O que ouvi a Rui Rio sobre a reforma do Estado peca por um simplismo confrangedor: explicou como o Estado se deve organizar, mas omitiu o princípio de tudo, ou seja, a definição das funções que competem ou não ao Estado desempenhar. É que nessa definição entram as ideologias, as preferências subjectivas, e as escolhas serão puramente políticas, não se decidem com uma regra de três simples.

O resto é pessoal. Durante o consulado de Passos Coelho, Rui Rio, quer queira ou não queira, passou a imagem de alguém com muita pressa de arredar o líder e desembaraçar o caminho para ele próprio chegar ao poder. Em política, o que parece é. E Rio, pelos meios que frequentava e pelas declarações que fazia, mais parecia adversário do que apoiante do governo de Passos Coelho, na fase da existência mais dura e difícil que o PSD regista na sua história desde Sá Carneiro. A meu ver, e ao ver de muita gente, Rio violou a obrigação de lealdade partidária. É confiável?!

Santana. Igualzinho a si próprio. Doce, charmoso, afectivo, é (quase) impossível não ser cativado por ele. Um homem bom, sem dúvida. Se pudesse, distribuiria felicidade por toda a gente, embora a felicidade ou o seu contrário seja do foro privadíssimo de cada um, e nada que se espere de um primeiro-ministro. Esta noite tentou ser comedido: que não devíamos falar em “sonhos”, que os tempos exigiam “realismo”. Mas na mensagem final aos militantes do PSD, o coração e a imaginação falaram mais alto: tinham — pelo menos eles, militantes — de acreditar com toda a força que Portugal podia crescer muito, podia até tornar-se num dos países mais atractivos e desenvolvidos da Europa! Quer dizer: acreditar, ter fé, é mais de meio caminho andado! “Chassez le naturel et il revient au galop”, disse um sábio francês cujo nome já esqueci.

Em 2005, Santana inventou uma cabala das empresas de sondagens destinada a roubar-lhe a vitória eleitoral nas eleições de Fevereiro de 2005. Ainda hoje — esta noite — não percebe por que perdeu para Sócrates, não sabe que “trapalhadas” eram essas que lhe atribuíam e que Sampaio aproveitou para o remover do cargo. No PÚBLICO de 28.02.05, escrevi: “Daqui a uns anos haverá um livro [de história] com um capítulo intitulado As trapalhadas.” Vou dar um exemplo.

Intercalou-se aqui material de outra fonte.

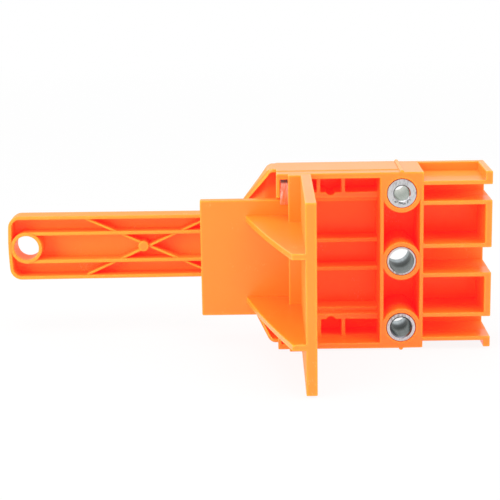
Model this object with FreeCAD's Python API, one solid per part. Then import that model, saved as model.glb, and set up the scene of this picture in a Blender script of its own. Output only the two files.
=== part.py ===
import FreeCAD, Part
import math
import os

# Doweling jig in millimetres. X runs along the block from the handle towards the dowel grid,
# Y runs from the working face into the block, and Z is up along the row of guide bushings.
# The origin is on the middle guide bore, at the working face.

# Guide bushings: plain steel tubes in one row, with a lead-in at the drill's end
bushing_diameter = 12.0
bushing_length = 25.0
bushing_pitch = 28.0
bushing_chamfer = 0.2
bushing_gap = 0.1
drill_clearance = 0.2
small_drill = 6.0
medium_drill = 8.0
large_drill = 10.0
back_lead_in = 0.4
small_front_lead_in = 0.45
medium_front_lead_in = 0.5

# Block: one moulding with an open front, a little deeper than the bushings are long
block_height = 73.4
block_depth = 27.0
floor_thickness = 3.3
pocket_radius = 0.5
back_edge_radius = 0.8
column_edge_radius = 0.4
tail_edge_radius = 2.2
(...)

Pouco depois de Santana Lopes tomar posse como primeiro-ministro, sucedendo a um Barroso muito mais interessado no lustro da sua carreira pessoal do que no país que governava, Bagão Félix, ministro das Finanças, fez uma aparição televisiva, encenada da forma mais solene possível, em que explicou aos nativos que aqueles eram tempos de vacas magras e o Estado tinha, consequentemente, de cortar despesa. Tudo isto, é claro, com um ar tão grave que até eu acreditei que o ministro falava a sério. Menos de um mês depois desta comunicação ao país, Santana foi aos Açores. Vimo-lo, se bem me lembro, numa pradaria sob um céu nublado, rodeado de câmaras e microfones, jornalistas, personalidades regionais e mirones indescritos. Vimo-lo rodeado de carinho. Vai daí, o primeiro-ministro, emocionado com tanto afecto, abriu o seu coração: “Não quero impor mais sacrifícios às portuguesas e aos portugueses...” (cito de memória). Pensei nessa altura, ingenuamente, que o primeiro-ministro acabara de perder o seu ministro das Finanças, dada a vexatória desautorização. Mas nada: Bagão continuou no seu posto, e Santana não deve ter achado que fizera “trapalhada” alguma! É confiável?!